Merrill Lynch Launches Commodity Index

June 28, 2006

It’s amazing what a little money and competition can do: Merrill Lynch enters the commodities indexing space with yet another innovative approach.

The rush of money into the commodities sector is spurring an indexing renaissance that shows no sign after abating. During the 1980s and 1990s, the sleepy commodities indexing space was dominated by the three grande dames: the CRB Index, the Goldman Sachs Commodity Index (GSCI) and the Dow Jones AIG Commodity Index (DJ-AIG). But ever since the Internet bubble popped and investors began flocking to commodities, indexers have been rushing to market with "new and improved" ways to track the asset class.

What is interesting is that, by and large, these new indexing methodologies don't claim to provide the most accurate measure of the commodities market - whatever that means.  Instead, they aim to capture the best possible performance, and to make it easy to create investable products tied to the indexes.

The latest announcement comes from Merrill Lynch, which launched a new commodities index last week with a novel methodology that it says can add as much as 3.4 percent per year to the performance of its index, as compared to traditional commodity indexes.  The new index is called the Merrill Lynch Commodity eXtra Index, and you can bet that Merrill Lynch is dreaming up investable products for this index even today.

The Merrill Lynch Commodity eXtra Index

In many ways, the quest for greater performance echoes the movement in the equities space towards fundamental indexing, where indexers are using different weighting methodologies in a quest to outperform traditional cap-weighted indexes.  In the commodities sector, however, indexers are not using weighting differences as much as changes in the "roll strategy."

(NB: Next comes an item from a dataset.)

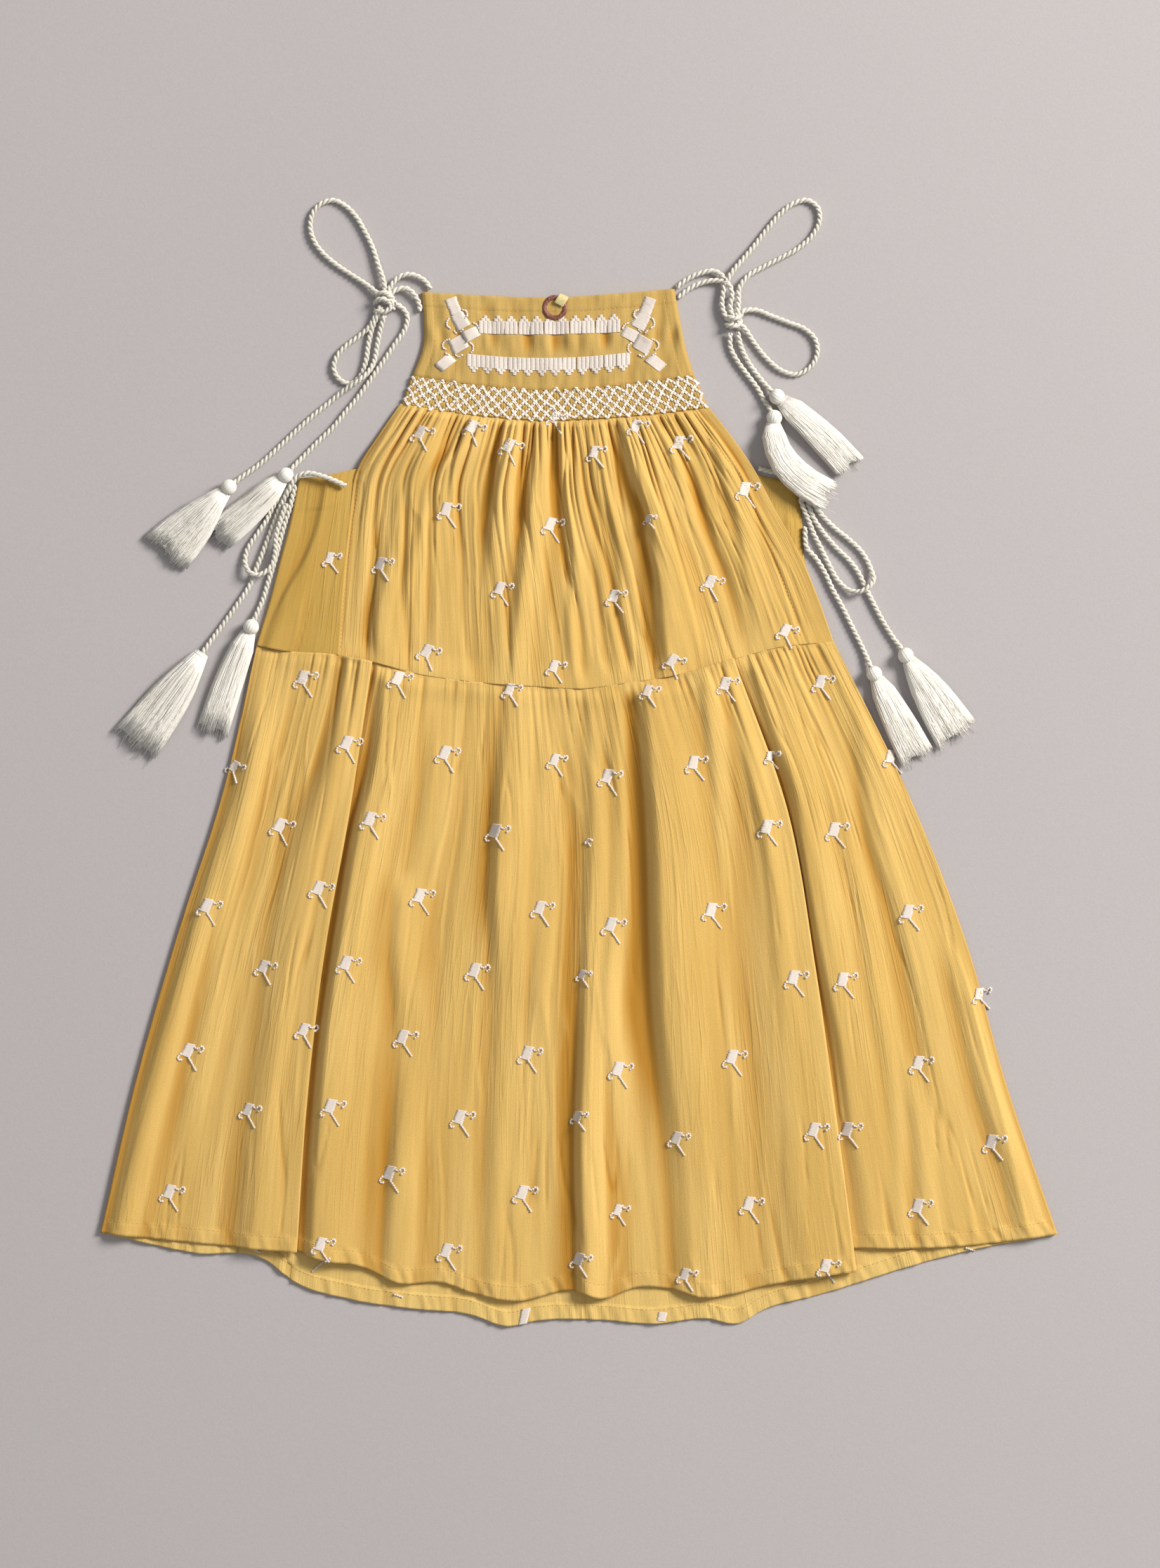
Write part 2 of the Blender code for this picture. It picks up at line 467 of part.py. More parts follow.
def as_mesh(obj, collection):
    """The object's evaluated shape as a mesh object, its caps welded."""
    graph = bpy.context.evaluated_depsgraph_get()
    mesh = bpy.data.meshes.new_from_object(obj.evaluated_get(graph))
    bm = bmesh.new()
    bm.from_mesh(mesh)
    bmesh.ops.remove_doubles(bm, verts=bm.verts, dist=0.00001)
    bmesh.ops.recalc_face_normals(bm, faces=bm.faces)
    bm.to_mesh(mesh)
    bm.free()
    new = bpy.data.objects.new(obj.name + "_mesh", mesh)
    new.matrix_world = obj.matrix_world
    collection.objects.link(new)
    bpy.data.objects.remove(obj)
    return new


def unite(base, cutters):
    """Join bodies into one closed body."""
    for cutter in cutters:
        mod = base.modifiers.new("join_" + cutter.name, "BOOLEAN")
        mod.operation = "UNION"
        mod.solver = "EXACT"
        mod.use_self = True
        mod.object = cutter
        cutter.hide_render = True
        cutter.display_type = "WIRE"
    return base


def ellipsoid(name, centre, radii, mat, collection, segments=10, rings=8):
    """Rounded lump."""
    bpy.ops.mesh.primitive_uv_sphere_add(segments=segments, ring_count=rings, radius=1)
    obj = bpy.context.object
    obj.name = name
    obj.data.transform(matrix_scale(radii, centre))
    obj.data.materials.append(mat)
    for other in obj.users_collection:
        other.objects.unlink(obj)
    collection.objects.link(obj)
    return obj


def matrix_scale(radii, centre):
    """Scale by radii and move to centre, millimetres to metres."""
    scale = Matrix.Diagonal((*(r * MM for r in radii), 1))
    return Matrix.Translation([c * MM for c in centre]) @ scale


def bow(name, routes, knot, mat, collection, cutters):
    """Loops and short ends of a tied cord, joined in their knot."""
    base = ellipsoid(name, knot[:3], knot[3:], mat, collection)
    tubes = [as_mesh(cord(f"{name}_run_{i}", route, mat, cutters), cutters)
             for i, route in enumerate(routes)]
    return unite(base, tubes)


def tube_faces(rings, sides, first):
    """Faces of a closed tube whose rings start at index `first`."""
    faces = [tuple(first + k for k in range(sides))]
    for r in range(rings - 1):
        for k in range(sides):
            a, b = first + r * sides + k, first + r * sides + (k + 1) % sides
            faces.append((a, b, b + sides, a + sides))
    last = first + (rings - 1) * sides
    faces.append(tuple(last + k for k in reversed(range(sides))))
    return faces


def tassel(name, spec, mat, collection, cutters):
    """Wrapped ball, the bound head below it, and the locks that fan out of the head."""
    ball_x, ball_y, mid_x, mid_y, end_x, end_y, half_end, z_mid, z_end, with_ball = spec
    ball, mid, end = (np.array(p, float) for p in ((ball_x, ball_y), (mid_x, mid_y), (end_x, end_y)))

    def centre(u):
        bend = 2 * mid - (ball + end) / 2
        return ball * (1 - u) ** 2 + bend * 2 * u * (1 - u) + end * u**2

    def direction(u):
        d = centre(u + 0.01) - centre(u - 0.01)
        return d / np.linalg.norm(d)

    length = np.linalg.norm(mid - ball) + np.linalg.norm(end - mid)

    def half_width(u):
        return smooth([0, 0.1, 0.3, 0.6, 1], [2.0, 3.2, 6.4, 0.62 * half_end + 1.6, half_end], u)

    def base_z(u):
        return smooth([0, 0.28, 0.5, 1], [0, z_mid, z_mid, z_end], u)

    # bound head: rings of eight points from the ball to a third of the way down
    head_shares = (0.03 if with_ball else 0.0, 0.12, 0.22, 0.33)
    head_half = (2.3, 3.6, 5.4, 6.4)
    head_high = (2.4, 3.0, 3.1, 2.6)
    verts = []
    for share, half, high in zip(head_shares, head_half, head_high):
        c, d = centre(share), direction(share)
        side = np.array([-d[1], d[0]])
        z = base_z(share) + max(high, 3.1) + 0.35
        for k in range(8):
            a = 2 * math.pi * (k + 0.5) / 8
            p = c + side * half * math.cos(a)
            verts.append((p[0], p[1], z + high * math.sin(a)))
    head = add_mesh(name, verts, tube_faces(len(head_shares), 8, 0), mat, collection)
    # locks
    verts, faces = [], []
    stations = (0.2, 0.4, 1.0) if abs(z_mid) < 1 else (0.2, 0.4, 0.7, 1.0)
    for layer in range(STRAND_LAYERS):
        for k in range(STRANDS_ACROSS):
            offset = (k + 0.5 + 0.16 * (layer - 1)) / STRANDS_ACROSS * 2 - 1
            number = layer * STRANDS_ACROSS + k
            short = 0.045 * (0.5 + 0.5 * math.sin(number * 2.4)) + 0.05 * offset**2
            first = len(verts)
            for share in stations:
                thick = 0.75 - 0.2 * share
                u = share - (short if share == 1.0 else 0)
                c, d = centre(u), direction(u)
                side = np.array([-d[1], d[0]])
                pitch = smooth([0, 0.2, 0.38, 1], [1.0, 1.0, 1.9, 1.55], u)
                z = base_z(u) + (2.45 if share == stations[0] else 1.1) + layer * pitch
                spread = 0.6 if share == stations[0] else 0.93
                p = c + side * half_width(u) * offset * spread
                for j in range(STRAND_SIDES):
                    a = 2 * math.pi * j / STRAND_SIDES + math.pi / 2
                    q = p + side * thick * math.cos(a)
                    verts.append((q[0], q[1], z + thick * math.sin(a)))
            faces += tube_faces(len(stations), STRAND_SIDES, first)
    locks = add_mesh(name + "_locks", verts, faces, mat, cutters, False)
    joined = [locks]
    if with_ball:
        joined.insert(0, ellipsoid(name + "_ball", (ball_x, ball_y, BALL_R + 0.3),
                                   (BALL_R, BALL_R, BALL_R), mat, cutters, 8, 6))
    return unite(head, joined)


def ribbon(name, mat, collection):
    """Flat tape from the neck edge, over the ring's rim, its free end on the yoke."""
    # x, y, z of the middle; turn of the tape in plan; lean of its face, 0 flat to 90 upright
    path = [(-8.2, 298.6, 0.7, 0, 90), (-8.3, 298.9, 3.4, 0, 80), (-8.7, 298.0, 5.2, 0, 35),
            (-9.0, 295.6, 5.8, 4, 0), (-8.4, 292.6, 5.8, 14, 0), (-7.2, 289.8, 5.8, 22, 0),
            (-6.0, 287.2, 5.6, 24, 0)]
    verts = []
    for x, y, z, plan, lean in path:
        plan, lean = math.radians(plan), math.radians(lean)
        wide = (math.cos(plan) * RIBBON_W / 2, -math.sin(plan) * RIBBON_W / 2)
        thick = (math.sin(lean) * RIBBON_T / 2, math.cos(lean) * RIBBON_T / 2)
        for sx, st in ((-1, -1), (1, -1), (1, 1), (-1, 1)):
            verts.append((x + sx * wide[0], y + sx * wide[1] + st * thick[0], z + st * thick[1]))
    return add_mesh(name, verts, tube_faces(len(path), 4, 0), mat, collection)


def ring(name, mat, collection):
    """Flat turned ring that lies on the yoke."""
    bpy.ops.mesh.primitive_torus_add(major_segments=20, minor_segments=6,
                                     major_radius=(RING_OUTER_R - RING_TUBE_R) * MM,
                                     minor_radius=RING_TUBE_R * MM)
    obj = bpy.context.object
    obj.name = name
    obj.location = (-14.1 * MM, 291.4 * MM, (GAUZE + BAND_EXTRA + GAP + 0.1 + RING_TUBE_R * 0.75) * MM)
    obj.scale = (1, 1, 0.75)
    obj.data.materials.append(mat)
    obj.data.shade_smooth()
    for other in obj.users_collection:
        other.objects.unlink(obj)
    collection.objects.link(obj)
    return obj


def main():
    for obj in list(bpy.data.objects):
        bpy.data.objects.remove(obj)
    dress = bpy.data.collections.new("halter_dress")
    cutters = bpy.data.collections.new("cutters")
    for collection in (dress, cutters):
        bpy.context.scene.collection.children.link(collection)
    cloth = {name: material(name + "_gauze", (0.73, 0.46, 0.11), 0.9)
             for name in ("front_yoke", "smocked_band", "front_bodice", "back_bodice",
                          "front_skirt", "back_skirt")}
    cream = material("cord_cotton", (0.86, 0.83, 0.76), 0.85)
    yarn = material("tassel_yarn", (0.88, 0.86, 0.80), 0.9)
    wood = material("ring_shell", (0.30, 0.10, 0.05), 0.45)
    tape = material("ribbon_tape", (0.78, 0.60, 0.22), 0.5)

    front_yoke(cloth["front_yoke"], dress)
    smocked_band(cloth["smocked_band"], dress)
    front_bodice(cloth["front_bodice"], dress)
    back_bodice(cloth["back_bodice"], dress)
    front_skirt(cloth["front_skirt"], dress)
    back_skirt(cloth["back_skirt"], dress)
    ring("neck_ring", wood, dress)
    ribbon("neck_ribbon", tape, dress)
    bow("bow_shoulder_left", BOW_LEFT, KNOT_LEFT, cream, dress, cutters)
    bow("bow_shoulder_right", BOW_RIGHT, KNOT_RIGHT, cream, dress, cutters)
    for name, route in (("tail_shoulder_left_outer", TAIL_SHOULDER_LEFT_OUTER),
                        ("tail_shoulder_left_inner", TAIL_SHOULDER_LEFT_INNER),
                        ("tail_shoulder_right_outer", TAIL_SHOULDER_RIGHT_OUTER),
                        ("tail_shoulder_right_inner", TAIL_SHOULDER_RIGHT_INNER),
                        ("tie_side_left_outer", TIE_LEFT_OUTER),
                        ("tie_side_left_inner", TIE_LEFT_INNER),
                        ("tie_side_left_loop", TIE_LEFT_LOOP),
                        ("tie_side_right_outer", TIE_RIGHT_OUTER),
                        ("tie_side_right_inner", TIE_RIGHT_INNER),
                        ("tie_side_right_loop", TIE_RIGHT_LOOP)):
        cord(name, route, cream, dress)
    for name, spec in TASSELS.items():
        tassel(name, spec, yarn, dress, cutters)


main()
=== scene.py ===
"""Looks of the halter dress: gauze, smocking, stitches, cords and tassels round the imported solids.

Lengths are in millimetres in the tables and become metres where a mesh is made. +Y runs from hem
to neck, +Z is up off the surface.
"""

import math

import bpy
import numpy as np
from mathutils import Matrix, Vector
from mathutils.bvhtree import BVHTree


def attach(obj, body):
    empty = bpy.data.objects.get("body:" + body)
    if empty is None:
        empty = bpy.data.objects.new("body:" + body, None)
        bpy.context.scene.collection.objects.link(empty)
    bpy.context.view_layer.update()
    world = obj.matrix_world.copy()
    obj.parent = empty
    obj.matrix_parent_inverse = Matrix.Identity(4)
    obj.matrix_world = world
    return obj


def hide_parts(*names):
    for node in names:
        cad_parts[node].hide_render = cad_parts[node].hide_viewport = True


MM = 0.001

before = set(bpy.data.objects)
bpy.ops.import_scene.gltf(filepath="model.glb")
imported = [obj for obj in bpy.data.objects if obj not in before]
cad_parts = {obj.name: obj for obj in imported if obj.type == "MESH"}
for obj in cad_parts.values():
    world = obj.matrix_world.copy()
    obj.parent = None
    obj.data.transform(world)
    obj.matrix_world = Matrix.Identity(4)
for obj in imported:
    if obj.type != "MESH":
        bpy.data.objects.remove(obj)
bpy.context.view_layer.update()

# ---------------------------------------------------------------- camera, floor and light
PIXEL = 0.41                      # millimetres of the surface in one pixel of the picture
PICTURE_HIGH = 2233               # pixels from top to bottom
PICTURE_X0, PICTURE_Y0 = 824.5, 1150  # pixel that shows x = 0, y = 0
VIEW_CENTRE = (0.6, 13.7)         # point of the surface in the middle of the picture
CAMERA_HEIGHT = 2200.0
SENSOR = 36.0

camera_data = bpy.data.cameras.new("camera")
camera_data.sensor_width = SENSOR
camera_data.lens = SENSOR * CAMERA_HEIGHT / (PICTURE_HIGH * PIXEL)
camera = bpy.data.objects.new("camera", camera_data)
camera.location = (VIEW_CENTRE[0] * MM, VIEW_CENTRE[1] * MM, CAMERA_HEIGHT * MM)
bpy.context.scene.collection.objects.link(camera)
bpy.context.scene.camera = camera
bpy.context.scene.view_settings.view_transform = "Standard"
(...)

As discussed extensively in this space, commodities indexes hold futures contracts that must be "rolled over" from time-to-time.  Typically, the indexes hold what's called "front-month contracts."  These are contracts that are expiring in the current month - for instance, right now, the "front-month" contract for oil expires in July.  If you hold this contract to expiration, you'll take delivery of liquid crude oil at a port in Oklahoma. (Have fun!)

Funds (and the indexes they track) don't want physical oil, so they typically sell this front-month contract and buy the "second month" contract - in this case, the one expiring in August.  They usually do this over a five-day period prior to expiration.

The new Merrill Lynch Index takes a different approach.  For one, it holds the "second month" contract and rolls it into the "third month" contract, rather than rolling from the "front month" to the "second month."  Recently, this second-to-third month roll has been more favorable for investors than the first-to-second month roll.